What the task requires:
State how many lines of the entries below hold the word "rigid"; reply with nothing but the number.

Data section:

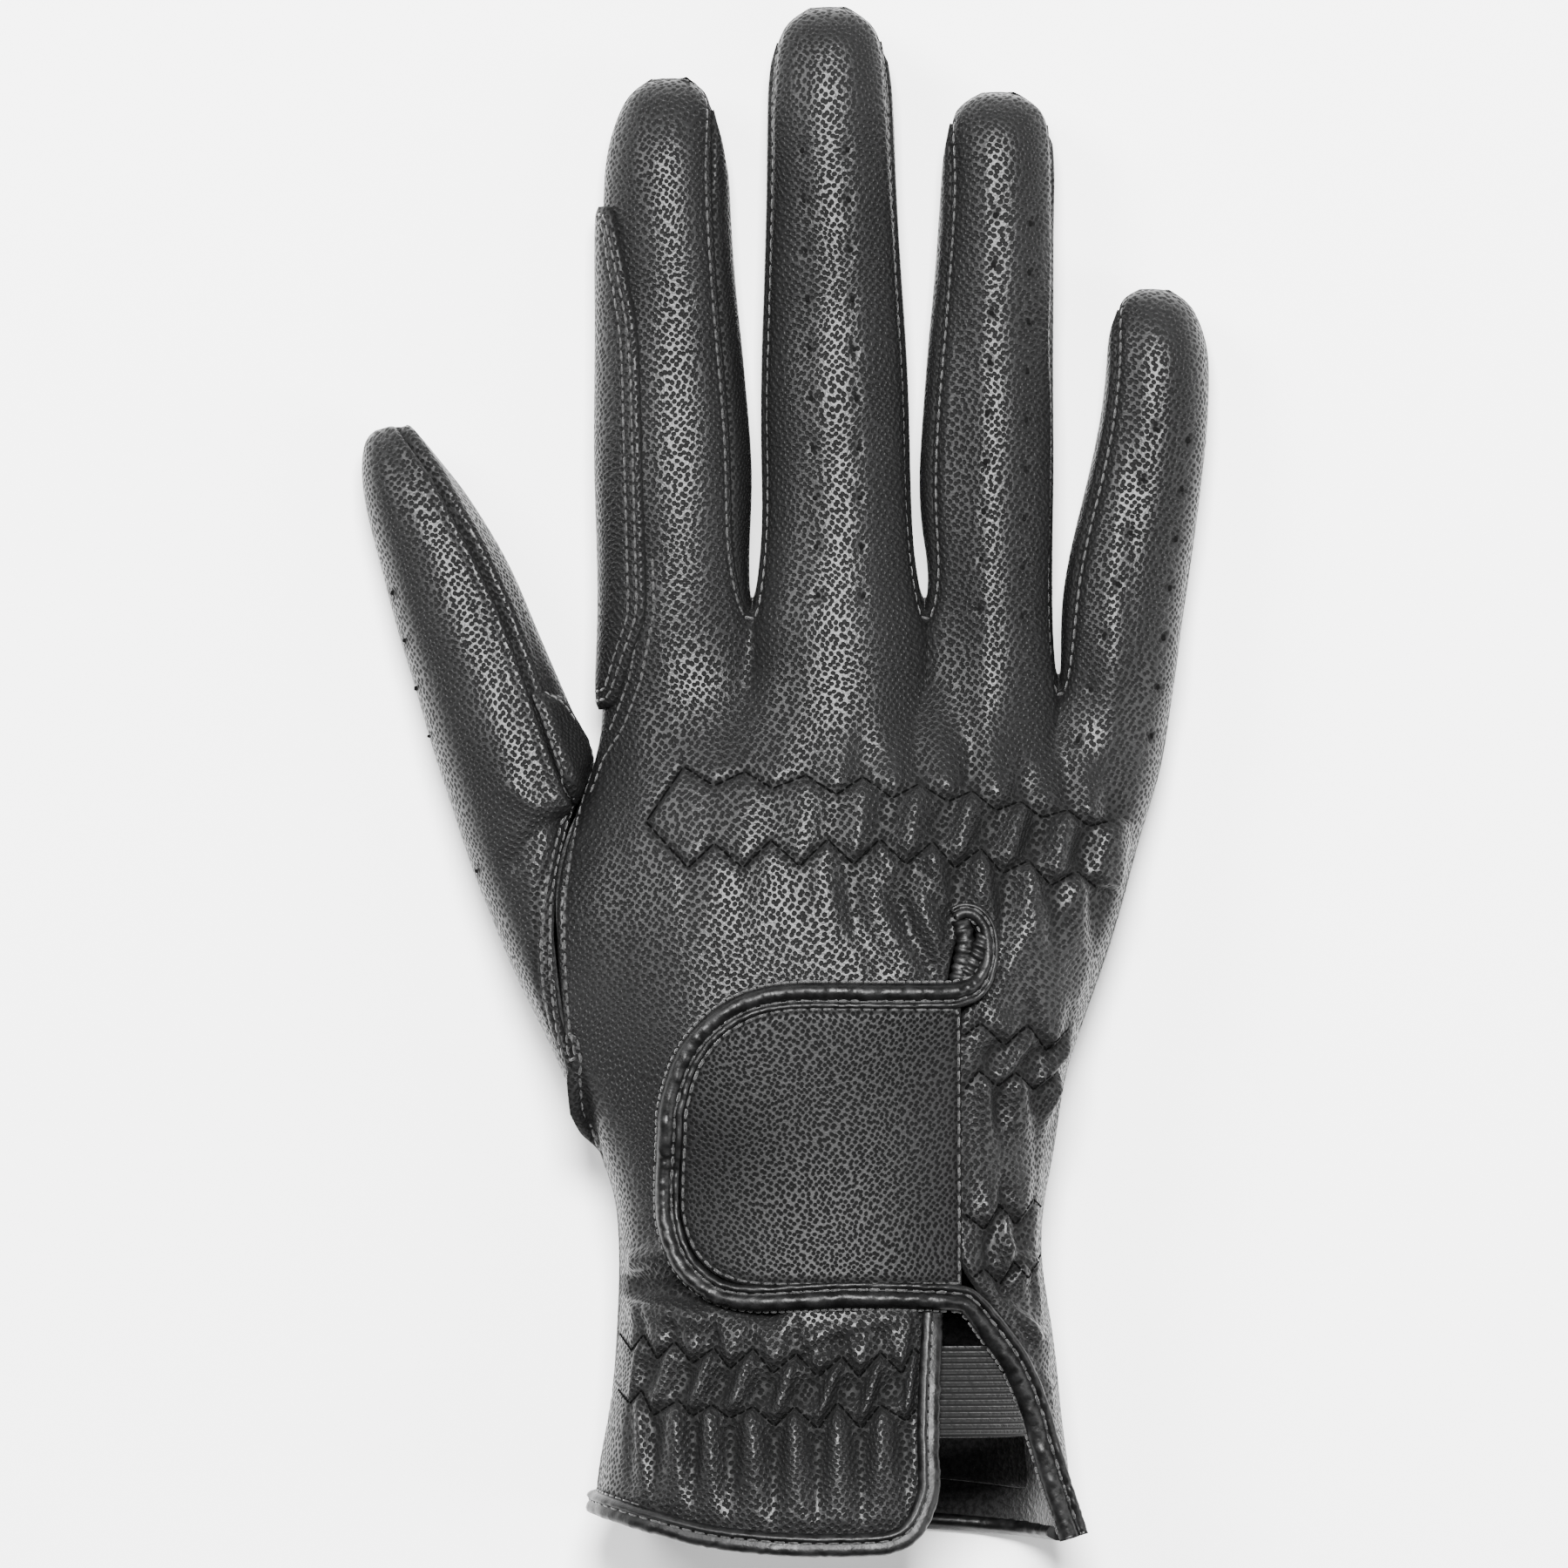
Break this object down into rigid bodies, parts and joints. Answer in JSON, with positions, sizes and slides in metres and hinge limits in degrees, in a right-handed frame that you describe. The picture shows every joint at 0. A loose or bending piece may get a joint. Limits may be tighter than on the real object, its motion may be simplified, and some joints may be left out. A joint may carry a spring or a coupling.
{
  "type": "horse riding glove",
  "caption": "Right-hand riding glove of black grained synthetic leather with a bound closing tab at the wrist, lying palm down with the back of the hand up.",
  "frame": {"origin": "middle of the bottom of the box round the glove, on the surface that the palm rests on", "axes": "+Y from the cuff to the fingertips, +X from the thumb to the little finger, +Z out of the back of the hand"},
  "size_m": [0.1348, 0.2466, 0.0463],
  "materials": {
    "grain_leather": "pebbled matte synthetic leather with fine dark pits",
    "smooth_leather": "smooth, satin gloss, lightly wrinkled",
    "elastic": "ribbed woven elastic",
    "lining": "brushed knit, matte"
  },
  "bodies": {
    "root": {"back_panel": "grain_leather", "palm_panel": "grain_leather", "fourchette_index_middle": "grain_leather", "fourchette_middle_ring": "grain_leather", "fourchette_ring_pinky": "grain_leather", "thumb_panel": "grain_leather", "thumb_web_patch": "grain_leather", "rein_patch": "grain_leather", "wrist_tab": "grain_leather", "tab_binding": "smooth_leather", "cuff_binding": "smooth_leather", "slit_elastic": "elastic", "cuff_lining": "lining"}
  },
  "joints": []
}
==
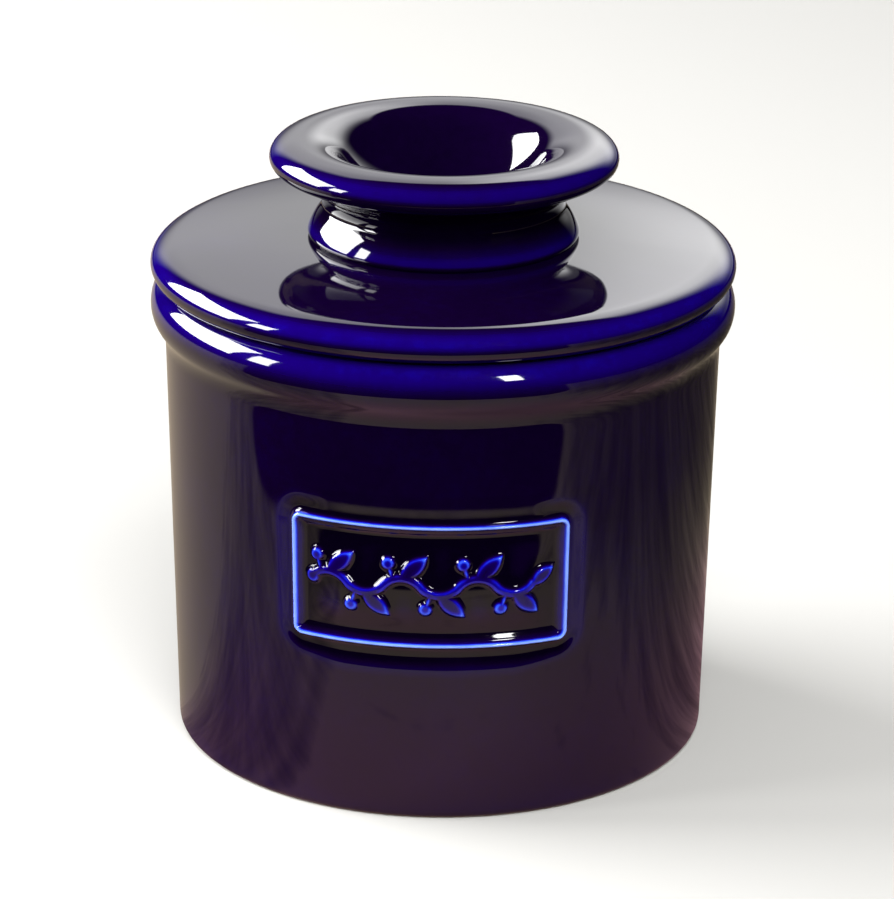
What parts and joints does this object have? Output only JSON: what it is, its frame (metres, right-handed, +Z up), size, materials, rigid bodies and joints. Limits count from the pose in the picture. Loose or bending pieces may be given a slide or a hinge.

Answer to the exercise:
2